Problem to work on:
In the records below, find the line that contains "wheel_bracket_bolts();" and the line that contains "before = set(bpy.data.objects)". Set down exactly those lines and every line between them, and nothing more.

Provided data:
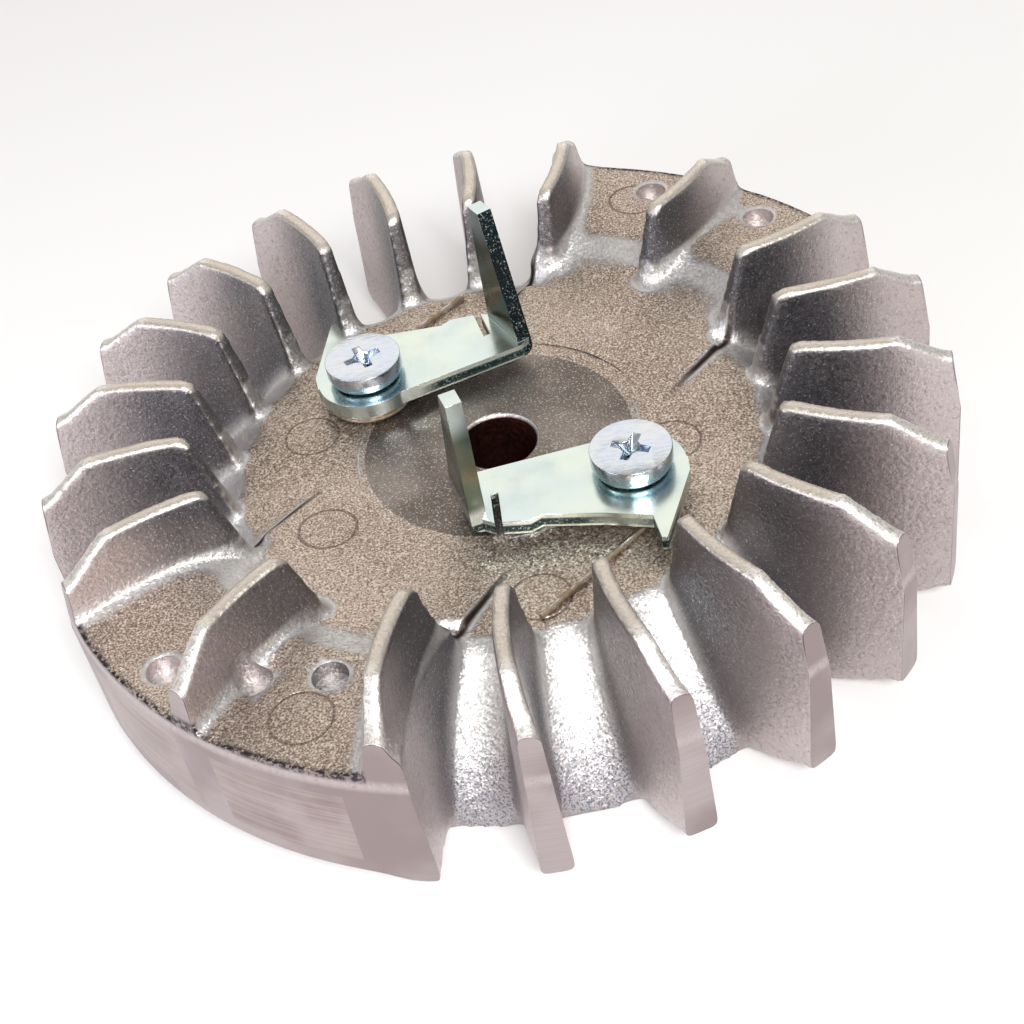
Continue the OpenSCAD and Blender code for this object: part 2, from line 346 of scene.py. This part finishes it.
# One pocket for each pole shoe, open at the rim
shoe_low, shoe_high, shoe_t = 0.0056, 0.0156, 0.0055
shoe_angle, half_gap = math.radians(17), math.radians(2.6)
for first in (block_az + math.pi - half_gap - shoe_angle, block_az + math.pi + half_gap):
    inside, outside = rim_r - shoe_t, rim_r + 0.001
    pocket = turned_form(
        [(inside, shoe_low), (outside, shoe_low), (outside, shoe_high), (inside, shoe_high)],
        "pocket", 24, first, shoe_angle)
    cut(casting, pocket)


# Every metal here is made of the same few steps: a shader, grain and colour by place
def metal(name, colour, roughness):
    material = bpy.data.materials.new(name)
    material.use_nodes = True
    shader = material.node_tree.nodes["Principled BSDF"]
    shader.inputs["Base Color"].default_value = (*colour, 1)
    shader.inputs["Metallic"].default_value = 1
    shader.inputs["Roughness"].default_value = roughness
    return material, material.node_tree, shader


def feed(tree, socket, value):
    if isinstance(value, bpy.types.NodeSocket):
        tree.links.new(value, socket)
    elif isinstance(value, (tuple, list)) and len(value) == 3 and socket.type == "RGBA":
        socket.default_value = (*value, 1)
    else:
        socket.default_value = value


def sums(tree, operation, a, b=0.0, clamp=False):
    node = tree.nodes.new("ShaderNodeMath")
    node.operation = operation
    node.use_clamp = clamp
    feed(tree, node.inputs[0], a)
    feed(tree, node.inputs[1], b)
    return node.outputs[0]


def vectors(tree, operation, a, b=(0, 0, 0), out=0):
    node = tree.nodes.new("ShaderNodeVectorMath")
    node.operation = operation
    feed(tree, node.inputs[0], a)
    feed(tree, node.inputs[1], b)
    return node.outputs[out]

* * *

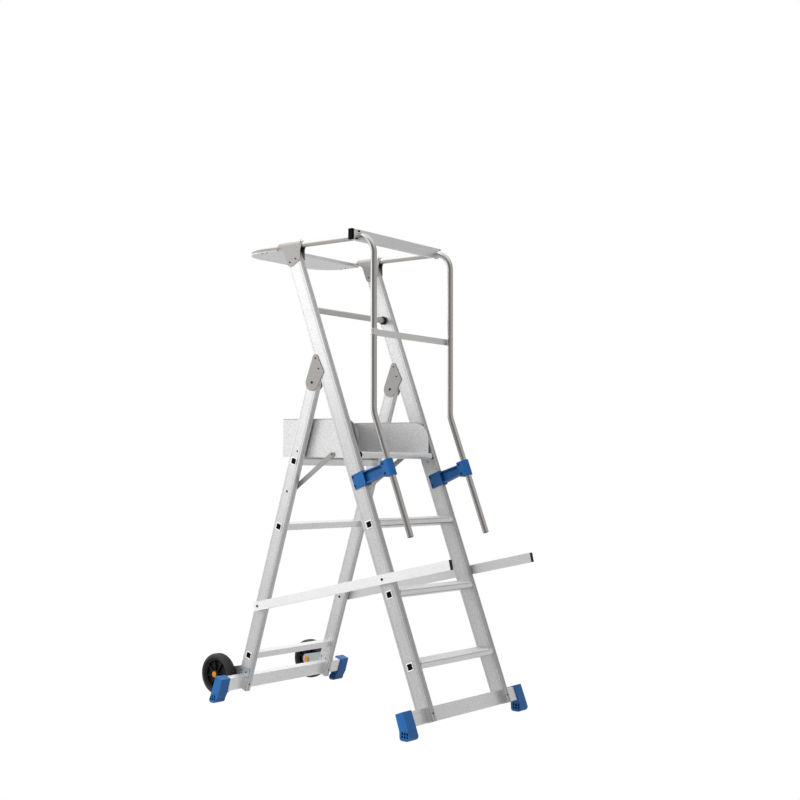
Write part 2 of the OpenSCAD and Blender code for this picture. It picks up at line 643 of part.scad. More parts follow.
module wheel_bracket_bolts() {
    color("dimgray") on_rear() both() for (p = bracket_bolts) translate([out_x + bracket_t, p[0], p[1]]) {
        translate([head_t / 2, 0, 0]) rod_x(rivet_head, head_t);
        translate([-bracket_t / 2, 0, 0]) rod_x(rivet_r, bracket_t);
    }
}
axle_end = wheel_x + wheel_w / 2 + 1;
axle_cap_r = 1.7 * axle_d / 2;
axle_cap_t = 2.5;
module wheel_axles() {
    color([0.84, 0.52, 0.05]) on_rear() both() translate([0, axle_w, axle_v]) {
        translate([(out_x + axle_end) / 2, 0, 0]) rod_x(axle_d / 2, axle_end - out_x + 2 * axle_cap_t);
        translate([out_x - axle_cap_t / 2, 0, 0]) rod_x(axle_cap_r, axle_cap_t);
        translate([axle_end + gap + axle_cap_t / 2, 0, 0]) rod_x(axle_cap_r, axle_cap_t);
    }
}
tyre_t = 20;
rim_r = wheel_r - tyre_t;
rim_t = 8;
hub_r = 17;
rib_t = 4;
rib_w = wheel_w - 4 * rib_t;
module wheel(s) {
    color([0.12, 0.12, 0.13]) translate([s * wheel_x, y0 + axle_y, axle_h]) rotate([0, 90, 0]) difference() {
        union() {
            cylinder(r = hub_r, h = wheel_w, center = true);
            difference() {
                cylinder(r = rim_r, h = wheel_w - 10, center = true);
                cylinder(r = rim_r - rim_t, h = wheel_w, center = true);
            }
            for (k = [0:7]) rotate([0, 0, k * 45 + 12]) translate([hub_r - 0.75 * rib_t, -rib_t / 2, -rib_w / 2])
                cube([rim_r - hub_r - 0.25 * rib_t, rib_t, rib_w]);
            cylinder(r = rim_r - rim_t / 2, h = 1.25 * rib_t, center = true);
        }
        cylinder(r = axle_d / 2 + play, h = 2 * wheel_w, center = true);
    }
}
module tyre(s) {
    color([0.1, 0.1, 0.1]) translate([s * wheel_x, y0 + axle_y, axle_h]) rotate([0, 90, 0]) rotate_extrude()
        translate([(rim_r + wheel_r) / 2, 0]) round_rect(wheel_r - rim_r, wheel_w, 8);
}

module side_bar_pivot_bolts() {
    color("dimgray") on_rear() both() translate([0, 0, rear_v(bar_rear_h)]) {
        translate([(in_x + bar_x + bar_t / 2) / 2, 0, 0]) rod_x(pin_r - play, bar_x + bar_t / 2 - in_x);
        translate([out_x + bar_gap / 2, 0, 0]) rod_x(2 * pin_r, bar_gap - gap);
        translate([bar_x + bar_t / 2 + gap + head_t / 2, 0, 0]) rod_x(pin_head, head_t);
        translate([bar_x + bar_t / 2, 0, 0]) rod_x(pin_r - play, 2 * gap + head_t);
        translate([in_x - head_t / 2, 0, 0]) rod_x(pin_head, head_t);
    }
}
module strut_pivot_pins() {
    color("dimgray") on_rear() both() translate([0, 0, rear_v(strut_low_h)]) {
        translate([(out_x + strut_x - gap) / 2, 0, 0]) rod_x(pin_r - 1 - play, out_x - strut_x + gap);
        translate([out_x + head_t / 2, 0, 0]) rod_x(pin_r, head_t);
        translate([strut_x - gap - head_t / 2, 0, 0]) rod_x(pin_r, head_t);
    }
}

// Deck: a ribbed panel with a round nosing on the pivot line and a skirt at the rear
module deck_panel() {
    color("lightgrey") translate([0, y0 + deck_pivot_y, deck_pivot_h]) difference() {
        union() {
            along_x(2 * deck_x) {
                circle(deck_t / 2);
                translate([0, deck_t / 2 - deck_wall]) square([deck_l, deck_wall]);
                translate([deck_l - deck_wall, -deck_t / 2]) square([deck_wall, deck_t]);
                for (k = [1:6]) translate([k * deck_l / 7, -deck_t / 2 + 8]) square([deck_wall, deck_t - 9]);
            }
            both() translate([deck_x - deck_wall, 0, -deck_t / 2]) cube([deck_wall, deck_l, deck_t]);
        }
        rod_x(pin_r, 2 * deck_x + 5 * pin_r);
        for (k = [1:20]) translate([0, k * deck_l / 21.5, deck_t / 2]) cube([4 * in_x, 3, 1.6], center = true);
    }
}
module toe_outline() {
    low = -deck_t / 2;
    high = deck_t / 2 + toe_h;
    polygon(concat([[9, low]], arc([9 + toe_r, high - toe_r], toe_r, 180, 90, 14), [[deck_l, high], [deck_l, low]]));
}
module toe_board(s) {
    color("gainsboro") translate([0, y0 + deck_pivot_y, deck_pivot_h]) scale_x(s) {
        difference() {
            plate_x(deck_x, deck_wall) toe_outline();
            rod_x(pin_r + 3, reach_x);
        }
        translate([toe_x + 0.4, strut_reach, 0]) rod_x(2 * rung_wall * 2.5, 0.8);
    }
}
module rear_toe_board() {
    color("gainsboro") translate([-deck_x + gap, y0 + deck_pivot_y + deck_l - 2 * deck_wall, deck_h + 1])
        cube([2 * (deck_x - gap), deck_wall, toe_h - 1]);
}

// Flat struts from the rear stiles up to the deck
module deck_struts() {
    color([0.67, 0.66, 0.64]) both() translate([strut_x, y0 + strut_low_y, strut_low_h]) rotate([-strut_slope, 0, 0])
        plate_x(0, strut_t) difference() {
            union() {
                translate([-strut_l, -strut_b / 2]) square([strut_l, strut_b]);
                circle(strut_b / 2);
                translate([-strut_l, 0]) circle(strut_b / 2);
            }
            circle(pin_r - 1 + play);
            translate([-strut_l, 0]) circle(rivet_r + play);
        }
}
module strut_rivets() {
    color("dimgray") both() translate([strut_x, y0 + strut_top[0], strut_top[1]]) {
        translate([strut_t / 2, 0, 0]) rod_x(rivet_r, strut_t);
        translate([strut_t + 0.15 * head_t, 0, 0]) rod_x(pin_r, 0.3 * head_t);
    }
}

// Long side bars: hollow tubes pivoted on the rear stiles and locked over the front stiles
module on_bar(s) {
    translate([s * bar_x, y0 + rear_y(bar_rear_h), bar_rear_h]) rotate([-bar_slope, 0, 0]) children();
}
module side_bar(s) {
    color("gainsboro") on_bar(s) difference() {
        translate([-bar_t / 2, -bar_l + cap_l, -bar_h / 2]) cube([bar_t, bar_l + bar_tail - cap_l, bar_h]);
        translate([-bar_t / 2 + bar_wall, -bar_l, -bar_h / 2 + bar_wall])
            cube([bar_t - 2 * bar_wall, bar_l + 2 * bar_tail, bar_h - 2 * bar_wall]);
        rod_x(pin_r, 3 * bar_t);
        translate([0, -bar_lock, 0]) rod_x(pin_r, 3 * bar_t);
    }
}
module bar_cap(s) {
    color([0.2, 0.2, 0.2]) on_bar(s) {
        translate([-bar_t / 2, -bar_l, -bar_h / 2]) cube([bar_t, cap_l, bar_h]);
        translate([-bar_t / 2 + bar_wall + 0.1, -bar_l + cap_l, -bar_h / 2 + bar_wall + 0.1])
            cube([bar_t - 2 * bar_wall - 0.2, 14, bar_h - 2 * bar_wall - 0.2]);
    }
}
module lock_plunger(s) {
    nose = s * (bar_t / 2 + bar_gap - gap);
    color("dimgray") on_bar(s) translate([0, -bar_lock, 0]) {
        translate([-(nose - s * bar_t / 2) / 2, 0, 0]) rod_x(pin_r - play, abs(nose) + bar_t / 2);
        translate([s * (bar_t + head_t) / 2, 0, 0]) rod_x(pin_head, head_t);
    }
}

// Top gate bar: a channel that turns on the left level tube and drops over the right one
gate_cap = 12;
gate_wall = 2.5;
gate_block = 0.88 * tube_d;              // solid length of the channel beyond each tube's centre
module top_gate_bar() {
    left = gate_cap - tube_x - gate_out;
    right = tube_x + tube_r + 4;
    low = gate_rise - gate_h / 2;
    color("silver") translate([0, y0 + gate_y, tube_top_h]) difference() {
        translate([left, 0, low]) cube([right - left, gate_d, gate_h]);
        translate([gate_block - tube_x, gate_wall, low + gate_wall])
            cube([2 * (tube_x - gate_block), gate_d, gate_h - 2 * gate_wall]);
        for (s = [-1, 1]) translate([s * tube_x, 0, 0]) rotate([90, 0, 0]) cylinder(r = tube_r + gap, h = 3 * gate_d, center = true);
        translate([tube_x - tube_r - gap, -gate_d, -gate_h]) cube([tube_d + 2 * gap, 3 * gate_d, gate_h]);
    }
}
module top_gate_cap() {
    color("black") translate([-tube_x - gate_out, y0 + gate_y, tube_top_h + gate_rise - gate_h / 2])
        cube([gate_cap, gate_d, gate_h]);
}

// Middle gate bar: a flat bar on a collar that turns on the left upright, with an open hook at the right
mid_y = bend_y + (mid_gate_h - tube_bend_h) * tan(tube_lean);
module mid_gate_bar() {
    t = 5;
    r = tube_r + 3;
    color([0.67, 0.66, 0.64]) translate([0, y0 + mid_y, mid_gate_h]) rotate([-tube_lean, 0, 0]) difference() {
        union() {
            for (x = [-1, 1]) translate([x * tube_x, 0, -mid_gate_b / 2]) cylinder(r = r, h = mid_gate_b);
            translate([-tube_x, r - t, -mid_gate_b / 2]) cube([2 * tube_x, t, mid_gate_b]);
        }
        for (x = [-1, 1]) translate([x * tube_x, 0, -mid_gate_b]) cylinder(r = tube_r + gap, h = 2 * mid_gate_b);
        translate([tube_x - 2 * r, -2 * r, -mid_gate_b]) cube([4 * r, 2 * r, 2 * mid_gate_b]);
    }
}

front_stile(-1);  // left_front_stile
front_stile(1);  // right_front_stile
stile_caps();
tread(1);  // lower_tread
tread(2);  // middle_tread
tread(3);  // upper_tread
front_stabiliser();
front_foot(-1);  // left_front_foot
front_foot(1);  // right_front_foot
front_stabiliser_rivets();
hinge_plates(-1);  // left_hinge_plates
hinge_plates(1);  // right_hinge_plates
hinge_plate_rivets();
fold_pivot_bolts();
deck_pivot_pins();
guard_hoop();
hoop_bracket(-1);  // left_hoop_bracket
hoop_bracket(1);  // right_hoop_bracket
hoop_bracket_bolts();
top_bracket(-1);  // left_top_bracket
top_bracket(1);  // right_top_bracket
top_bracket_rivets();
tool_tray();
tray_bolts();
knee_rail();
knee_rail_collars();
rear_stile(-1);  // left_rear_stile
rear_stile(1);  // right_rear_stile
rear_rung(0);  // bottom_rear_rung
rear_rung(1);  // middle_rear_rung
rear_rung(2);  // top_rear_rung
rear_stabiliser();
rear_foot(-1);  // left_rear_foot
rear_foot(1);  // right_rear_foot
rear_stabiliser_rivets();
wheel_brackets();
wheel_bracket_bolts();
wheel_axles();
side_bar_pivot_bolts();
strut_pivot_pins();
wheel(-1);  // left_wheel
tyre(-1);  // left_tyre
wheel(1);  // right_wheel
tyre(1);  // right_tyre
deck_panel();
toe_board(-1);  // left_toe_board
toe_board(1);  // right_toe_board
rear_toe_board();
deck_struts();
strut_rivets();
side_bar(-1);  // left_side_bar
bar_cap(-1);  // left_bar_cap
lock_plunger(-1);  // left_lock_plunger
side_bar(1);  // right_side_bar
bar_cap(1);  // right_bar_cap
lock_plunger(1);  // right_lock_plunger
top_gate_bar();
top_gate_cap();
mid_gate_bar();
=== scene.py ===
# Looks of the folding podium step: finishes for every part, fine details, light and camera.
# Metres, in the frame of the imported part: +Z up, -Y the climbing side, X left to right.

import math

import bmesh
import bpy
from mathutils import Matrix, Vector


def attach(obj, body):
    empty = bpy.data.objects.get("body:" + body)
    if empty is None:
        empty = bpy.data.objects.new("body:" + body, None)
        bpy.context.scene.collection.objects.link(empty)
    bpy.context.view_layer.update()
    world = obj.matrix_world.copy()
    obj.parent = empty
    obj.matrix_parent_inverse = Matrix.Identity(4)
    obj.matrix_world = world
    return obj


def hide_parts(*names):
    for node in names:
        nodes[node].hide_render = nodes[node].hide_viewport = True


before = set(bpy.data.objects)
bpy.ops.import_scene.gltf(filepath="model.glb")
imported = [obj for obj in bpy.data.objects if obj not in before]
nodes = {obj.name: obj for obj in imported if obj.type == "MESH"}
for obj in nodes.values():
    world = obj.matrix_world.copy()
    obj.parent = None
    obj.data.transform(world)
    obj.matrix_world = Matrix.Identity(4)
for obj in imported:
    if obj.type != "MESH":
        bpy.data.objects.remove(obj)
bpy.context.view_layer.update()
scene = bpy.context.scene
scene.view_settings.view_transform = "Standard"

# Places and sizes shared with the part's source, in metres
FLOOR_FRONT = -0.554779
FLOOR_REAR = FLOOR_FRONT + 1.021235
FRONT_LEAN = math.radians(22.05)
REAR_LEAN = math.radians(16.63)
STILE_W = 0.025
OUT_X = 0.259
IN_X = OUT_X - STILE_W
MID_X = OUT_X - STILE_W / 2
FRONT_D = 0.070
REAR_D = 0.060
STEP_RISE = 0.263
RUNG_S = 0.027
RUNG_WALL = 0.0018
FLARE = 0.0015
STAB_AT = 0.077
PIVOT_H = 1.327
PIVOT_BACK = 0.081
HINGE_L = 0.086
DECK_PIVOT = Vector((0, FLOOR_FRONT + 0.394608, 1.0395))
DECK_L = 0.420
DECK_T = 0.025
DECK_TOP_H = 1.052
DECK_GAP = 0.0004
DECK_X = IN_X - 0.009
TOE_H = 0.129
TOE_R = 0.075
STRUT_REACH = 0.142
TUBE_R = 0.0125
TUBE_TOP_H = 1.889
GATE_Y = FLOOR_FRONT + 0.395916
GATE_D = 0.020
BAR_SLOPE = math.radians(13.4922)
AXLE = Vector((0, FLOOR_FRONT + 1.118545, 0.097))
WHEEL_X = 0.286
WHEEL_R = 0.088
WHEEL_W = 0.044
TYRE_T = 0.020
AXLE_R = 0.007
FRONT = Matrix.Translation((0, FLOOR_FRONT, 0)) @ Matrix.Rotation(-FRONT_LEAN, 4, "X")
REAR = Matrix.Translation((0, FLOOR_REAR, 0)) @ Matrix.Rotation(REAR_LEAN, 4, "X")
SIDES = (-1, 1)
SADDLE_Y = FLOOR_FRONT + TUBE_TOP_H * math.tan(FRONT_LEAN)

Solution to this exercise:
wheel_bracket_bolts();
wheel_axles();
side_bar_pivot_bolts();
strut_pivot_pins();
wheel(-1);  // left_wheel
tyre(-1);  // left_tyre
wheel(1);  // right_wheel
tyre(1);  // right_tyre
deck_panel();
toe_board(-1);  // left_toe_board
toe_board(1);  // right_toe_board
rear_toe_board();
deck_struts();
strut_rivets();
side_bar(-1);  // left_side_bar
bar_cap(-1);  // left_bar_cap
lock_plunger(-1);  // left_lock_plunger
side_bar(1);  // right_side_bar
bar_cap(1);  // right_bar_cap
lock_plunger(1);  // right_lock_plunger
top_gate_bar();
top_gate_cap();
mid_gate_bar();
=== scene.py ===
# Looks of the folding podium step: finishes for every part, fine details, light and camera.
# Metres, in the frame of the imported part: +Z up, -Y the climbing side, X left to right.

import math

import bmesh
import bpy
from mathutils import Matrix, Vector


def attach(obj, body):
    empty = bpy.data.objects.get("body:" + body)
    if empty is None:
        empty = bpy.data.objects.new("body:" + body, None)
        bpy.context.scene.collection.objects.link(empty)
    bpy.context.view_layer.update()
    world = obj.matrix_world.copy()
    obj.parent = empty
    obj.matrix_parent_inverse = Matrix.Identity(4)
    obj.matrix_world = world
    return obj


def hide_parts(*names):
    for node in names:
        nodes[node].hide_render = nodes[node].hide_viewport = True


before = set(bpy.data.objects)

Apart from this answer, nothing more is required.